Tallahassee city commissioners on Wednesday unanimously agreed to get rid of an audio microphone kill switch to silence public speakers.
Commissioner Nancy Miller raised the issue and said the kill switch gives the impression commissioners are trying to stifle public comment. Instead, Miller said, the commission has gone out of its way to encourage public input.
“This is the people’s building, and this is the people’s government, and it’s important to me that people do come and participate. I feel we’ve done a great deal,” she said. “This one action of putting this kill switch in has negated all of that.”
Two dime-sized audio buttons labeled “switch” were installed at the commission dais that connects to microphones used by public speakers.

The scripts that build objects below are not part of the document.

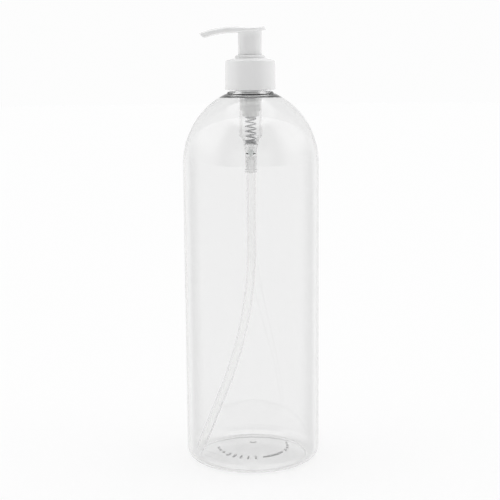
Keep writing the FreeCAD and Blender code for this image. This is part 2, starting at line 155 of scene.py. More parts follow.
class StageSizes(bpy.types.PropertyGroup):
    """The camera, the floor and the lights."""

    distance: length("Distance", "From the bottle's axis to the camera", 0.6819)
    camera_height: length("Camera height", "Height of the camera", 0.2370)
    camera_aside: FloatProperty(name="Camera aside", description="Camera's offset to the right",
                                default=-0.0010, unit="LENGTH", precision=5)
    tilt: FloatProperty(name="Tilt", description="How far the camera looks down", default=0.15611,
                        unit="ROTATION")
    roll: FloatProperty(name="Roll", description="Turn of the camera about its own axis",
                        default=math.radians(-0.475), unit="ROTATION")
    lens: FloatProperty(name="Lens", description="Focal length in millimetres", default=81.2, min=1)
    floor_radius: length("Floor radius", "Radius of the floor", 8.0)
    floor_colour: colour("Floor colour", "Surface of the table", (0.3, 0.3, 0.3))
    floor_glow: share("Floor glow", "Light from under the table", 0.660)
    backdrop: share("Backdrop", "Brightness of the plain backdrop", 0.98)
    overhead: strength("Overhead", "Strength of the light overhead", 1.8)
    backdrop_light: strength("Backdrop light", "Strength low behind the bottle", 0.92)
    front_light: strength("Front light", "Strength low in front of the bottle", 0.55)
    sides: strength("Sides", "Strength of the light high at both sides", 1.4)
    low_sides: strength("Low sides", "Strength low at both sides", 0.95)
    front: strength("Front", "Strength high in front", 0.12)
    back: strength("Back", "Strength high behind", 0.85)
    flags: strength("Flags", "Strength between the sides and the front", 0.2)
    back_flags: strength("Back flags", "Strength between the sides and the back", 0.95)


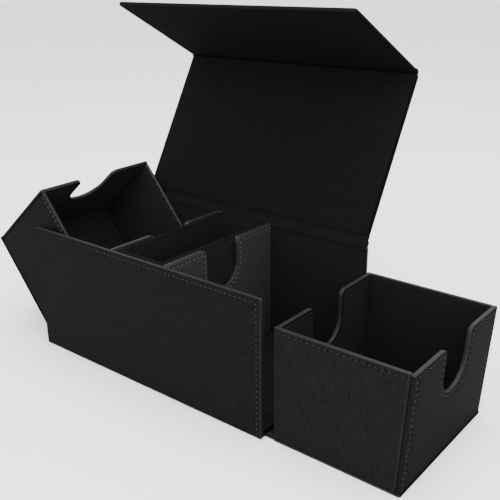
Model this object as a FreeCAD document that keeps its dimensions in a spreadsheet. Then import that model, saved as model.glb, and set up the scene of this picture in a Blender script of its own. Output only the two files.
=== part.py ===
import FreeCAD, Part
import os
import re
import Sketcher

# Playing card case: a stitched leatherette shell with a lid on a folding spine,
# a hanging front flap, two hinged card trays that are also the case's ends,
# and a lift-out inner box in the bay between two notched dividers.
# +X runs along the case, +Y to the back, +Z up. The origin is the centre of the underside.

doc = FreeCAD.newDocument("CardCase")
V = FreeCAD.Vector

DIMS = [
    ("case_length", 196.0, "outside length of the shell"),
    ("case_depth", 109.0, "outside depth of the shell"),
    ("case_height", 88.0, "height of the front wall and dividers"),
    ("back_height", 86.3, "height of the back wall, below the spine crease"),
    ("skin", 0.8, "outer leatherette"),
    ("lining", 0.4, "inner velvet on the walls"),
    ("wall_board", 1.8, "board of an upright wall"),
    ("floor_top", 3.0, "top of the floor board"),
    ("floor_lining", 0.6, "velvet on the floor"),
    ("divider_centre", 23.2, "divider mid plane from the case centre"),
    ("divider_thick", 3.4, "divider with cover and lining"),
    ("divider_skin", 0.6, "cover of a divider"),
    ("notch_radius", 14.5, "thumb notch half width and bottom radius"),
    ("notch_depth", 31.0, "thumb notch depth below the rim"),
    ("notch_round", 4.5, "rounding at the mouth of a notch"),
    ("tray_length", 81.0, "crease to outer end of a tray"),
    ("tray_start", 0.8, "crease to the inner end of a tray"),
    ("tray_width", 99.5, "outside width of a tray"),
    ("tray_height", 71.5, "outside height of a tray"),
    ("tray_wall", 3.0, "wall of a tray with cover and lining"),
    ("tray_board", 2.0, "base board of a tray"),
    ("tray_lip", 0.35, "base cover beyond the walls"),
    ("strip_length", 4.9, "crease to crease of a hinge strip"),
    ("strip_half", 0.5, "half the thickness of a hinge strip"),
    ("strip_width", 98.7, "width of a hinge strip"),
    ("left_tilt", 50.8, "left tray from lying flat, degrees"),
    ("spine_y", 54.1, "lower spine crease, from the centre"),
    ("spine_z", 87.5, "lower spine crease, from the underside"),
    ("spine_length", 4.8, "crease to crease of the spine"),
    ("spine_half", 0.9, "half the thickness of the spine"),
    ("spine_lean", 35.0, "spine lean back, degrees"),
    ("lid_angle", 119.0, "lid from closed, degrees"),
    ("lid_reach", 110.05, "crease to the front edge of the lid"),
    ("lid_gap", 1.3, "crease to the back edge of the lid"),
    ("lid_up", 1.4, "lid top above the crease, closed"),
    ("lid_down", 1.2, "lid board underside below the crease, closed"),
    ("flap_crease_y", 111.85, "spine crease to flap crease, along the lid"),
    ("flap_crease_z", 0.4, "spine crease to flap crease, across the lid"),
    ("flap_length", 87.7, "crease to the tip of the flap"),
    ("flap_fold", 91.0, "flap from lying flat with the lid, degrees"),
    ("flap_gap", 1.8, "crease to the root of the flap"),
    ("flap_out", 1.8, "flap outer face from the crease"),
    ("flap_in", 1.0, "flap board inner face from the crease"),
    ("flap_width", 193.4, "width of the flap"),
    ("crease_radius", 1.0, "rolled crease between lid and flap"),
    ("magnet_length", 20.0, "magnet bar length"),
    ("magnet_width", 8.0, "magnet bar width"),
    ("magnet_thick", 1.2, "magnet bar thickness"),
    ("magnet_x", 45.0, "magnet bar from the centre"),
    ("magnet_z", 16.0, "magnet bar height above the underside"),
    ("drawer_width", 42.0, "inner box outside, along the case"),
    ("drawer_depth", 102.0, "inner box outside, front to back"),
    ("drawer_base", 3.7, "underside of the inner box"),
    ("drawer_skin", 0.6, "outer microfibre of the inner box"),
    ("drawer_board", 2.0, "board of the inner box"),
    ("drawer_pad", 2.0, "padded lining of the inner box"),
    ("corner_round", 1.2, "rounded board corners"),
]
sheet = doc.addObject("Spreadsheet::Sheet", "Dims")
for row, (alias, value, note) in enumerate(DIMS, start=1):
    sheet.set("A%d" % row, note)
    sheet.set("B%d" % row, str(value))
    sheet.setAlias("B%d" % row, alias)
doc.recompute()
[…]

City Treasurer-Clerk Jim Cooke controlled one and the other one was controlled by Mayor John Marks, who left before Wednesday’s vote on the kill switch.
The controversial switch has been used only once during a March meeting when Cooke silenced City Hall critic Erwin Jackson for making what Cooke considered to be personal attacks. The action triggered a wave of community outrage and cries from free speech advocates who said the policy crossed the line.
Commissioner Scott Maddox said unruly speakers can be handled by the mayor’s gavel, but said what really needs to happen is for public speakers to follow the rules.
“When someone doesn’t follow the rules of the quorum in a public meeting, they should be removed by the Tallahassee Police Department and be asked to leave,” he said.
“I think it is a totally complete distraction,” Commissioner Andrew Gillum said. “I think it has not in any way been effective toward the end that we would like to achieve.”
In other business, commissioners unanimously approved a $100,000 settlement with Gail Stansberry-Ziffer, the wife of City Commissioner Gil Ziffer, for a trip-and-fall on a city sidewalk that left her seriously injured.
Ziffer excused himself from the vote.
Stansberry-Ziffer filed a pre-suit claim with the city after her fall June 11, 2010, on a sidewalk on Four Oaks Boulevard in SouthWood, where the Ziffers used to reside. City officials determined the cause of the fall was tree-root growth that created trip hazards throughout the neighborhood.
City Attorney Lew Shelley said she fractured her right hip in two places, resulting in a permanent rod having to be placed in her leg. City documents also say she was hospitalized for more than three weeks and had to take part in physical therapy for several months. She continues to experience pain in her right hip and has restricted motion, and her doctors have recommended further surgery, which would require more physical therapy.
Her medical bills so far have totaled about $130,000, and future bills have been estimated at more than $50,000, according to city records.
The decision, Marks said, was taken up so publicly as a way to show citizens Stansberry-Ziffer wasn’t being treated differently than anyone else.
“We want to make sure that our citizens understand that in reality Ms. Ziffer is not being treated any differently than any other claimant.”
Commissioner Miller said the city instead displayed extra due diligence in the case.
“I think we were treating her much more rigorously than we would have been treating anyone else,” she said.
Since 2001, the city has dealt with 111 claims on physical defects in sidewalks since 2001 and paid on 30 of them at a cost of $271,000, not including Stansberry-Ziffer’s, Shelley said. One of those cases occurred months before on a problematic sidewalk in the same general area where Stansberry-Ziffer fell. The city settled for $35,000 in that case.
In the same time period, excluding vehicle claims, which Shelley said is the largest source of claims, the city’s risk management office has dealt with 336 claims and paid on 64 with a total cost of about $567,000.
“This is probably the most severe slip-and-fall injury that the city of Tallahassee has experienced in that period of time,” Shelly said. “It is unusual that a fall like this caused the damage that it did.”
Commissioner Gillum asked Shelly to provide the commission with help moving forward in dealing with how the city’s property may cost them.
“I am concerned about our future liability on the city’s infrastructure. We could have increased incidents. We could have fraudulent incidents, you could have any range of things that could come forward,” he said. “We got to get our hands around this more broadly.”